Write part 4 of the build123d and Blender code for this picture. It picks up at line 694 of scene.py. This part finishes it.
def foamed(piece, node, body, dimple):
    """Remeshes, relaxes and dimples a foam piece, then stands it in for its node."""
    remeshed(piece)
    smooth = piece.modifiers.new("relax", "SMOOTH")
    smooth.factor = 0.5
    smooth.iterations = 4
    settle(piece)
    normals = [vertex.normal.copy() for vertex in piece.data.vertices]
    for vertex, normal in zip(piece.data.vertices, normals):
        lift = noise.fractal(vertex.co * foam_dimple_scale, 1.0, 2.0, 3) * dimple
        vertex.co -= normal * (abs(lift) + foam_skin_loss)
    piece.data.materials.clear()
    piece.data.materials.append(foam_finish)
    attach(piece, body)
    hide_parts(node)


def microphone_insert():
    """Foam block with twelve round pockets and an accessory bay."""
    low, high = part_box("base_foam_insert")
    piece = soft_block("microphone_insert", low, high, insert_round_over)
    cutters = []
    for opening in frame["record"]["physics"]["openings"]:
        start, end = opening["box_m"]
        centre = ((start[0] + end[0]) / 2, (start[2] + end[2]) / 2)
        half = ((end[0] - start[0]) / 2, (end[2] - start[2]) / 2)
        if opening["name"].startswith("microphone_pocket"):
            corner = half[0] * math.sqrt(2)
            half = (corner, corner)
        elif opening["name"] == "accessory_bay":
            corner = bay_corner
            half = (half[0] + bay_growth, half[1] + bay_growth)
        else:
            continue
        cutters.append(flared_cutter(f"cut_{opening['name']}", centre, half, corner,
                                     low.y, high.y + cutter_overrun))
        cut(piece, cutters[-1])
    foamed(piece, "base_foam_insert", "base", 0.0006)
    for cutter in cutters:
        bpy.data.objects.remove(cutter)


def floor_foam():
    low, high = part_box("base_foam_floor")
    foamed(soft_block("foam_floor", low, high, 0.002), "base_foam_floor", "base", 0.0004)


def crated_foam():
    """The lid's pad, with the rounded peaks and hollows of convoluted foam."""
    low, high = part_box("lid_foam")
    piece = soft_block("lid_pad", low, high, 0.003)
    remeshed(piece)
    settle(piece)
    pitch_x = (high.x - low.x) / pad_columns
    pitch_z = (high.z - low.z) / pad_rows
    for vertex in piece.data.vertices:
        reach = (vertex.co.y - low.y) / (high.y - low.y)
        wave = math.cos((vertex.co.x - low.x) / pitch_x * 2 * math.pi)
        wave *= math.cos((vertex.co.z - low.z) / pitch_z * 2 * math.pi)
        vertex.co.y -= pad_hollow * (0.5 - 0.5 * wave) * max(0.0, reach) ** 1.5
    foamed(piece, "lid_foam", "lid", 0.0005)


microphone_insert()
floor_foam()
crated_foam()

:: GOAL OF THE EXERCISE ::
Return all the data exactly as given.

:: REPLY ::
Write part 4 of the build123d and Blender code for this picture. It picks up at line 694 of scene.py. This part finishes it.
def foamed(piece, node, body, dimple):
    """Remeshes, relaxes and dimples a foam piece, then stands it in for its node."""
    remeshed(piece)
    smooth = piece.modifiers.new("relax", "SMOOTH")
    smooth.factor = 0.5
    smooth.iterations = 4
    settle(piece)
    normals = [vertex.normal.copy() for vertex in piece.data.vertices]
    for vertex, normal in zip(piece.data.vertices, normals):
        lift = noise.fractal(vertex.co * foam_dimple_scale, 1.0, 2.0, 3) * dimple
        vertex.co -= normal * (abs(lift) + foam_skin_loss)
    piece.data.materials.clear()
    piece.data.materials.append(foam_finish)
    attach(piece, body)
    hide_parts(node)


def microphone_insert():
    """Foam block with twelve round pockets and an accessory bay."""
    low, high = part_box("base_foam_insert")
    piece = soft_block("microphone_insert", low, high, insert_round_over)
    cutters = []
    for opening in frame["record"]["physics"]["openings"]:
        start, end = opening["box_m"]
        centre = ((start[0] + end[0]) / 2, (start[2] + end[2]) / 2)
        half = ((end[0] - start[0]) / 2, (end[2] - start[2]) / 2)
        if opening["name"].startswith("microphone_pocket"):
            corner = half[0] * math.sqrt(2)
            half = (corner, corner)
        elif opening["name"] == "accessory_bay":
            corner = bay_corner
            half = (half[0] + bay_growth, half[1] + bay_growth)
        else:
            continue
        cutters.append(flared_cutter(f"cut_{opening['name']}", centre, half, corner,
                                     low.y, high.y + cutter_overrun))
        cut(piece, cutters[-1])
    foamed(piece, "base_foam_insert", "base", 0.0006)
    for cutter in cutters:
        bpy.data.objects.remove(cutter)


def floor_foam():
    low, high = part_box("base_foam_floor")
    foamed(soft_block("foam_floor", low, high, 0.002), "base_foam_floor", "base", 0.0004)


def crated_foam():
    """The lid's pad, with the rounded peaks and hollows of convoluted foam."""
    low, high = part_box("lid_foam")
    piece = soft_block("lid_pad", low, high, 0.003)
    remeshed(piece)
    settle(piece)
    pitch_x = (high.x - low.x) / pad_columns
    pitch_z = (high.z - low.z) / pad_rows
    for vertex in piece.data.vertices:
        reach = (vertex.co.y - low.y) / (high.y - low.y)
        wave = math.cos((vertex.co.x - low.x) / pitch_x * 2 * math.pi)
        wave *= math.cos((vertex.co.z - low.z) / pitch_z * 2 * math.pi)
        vertex.co.y -= pad_hollow * (0.5 - 0.5 * wave) * max(0.0, reach) ** 1.5
    foamed(piece, "lid_foam", "lid", 0.0005)


microphone_insert()
floor_foam()
crated_foam()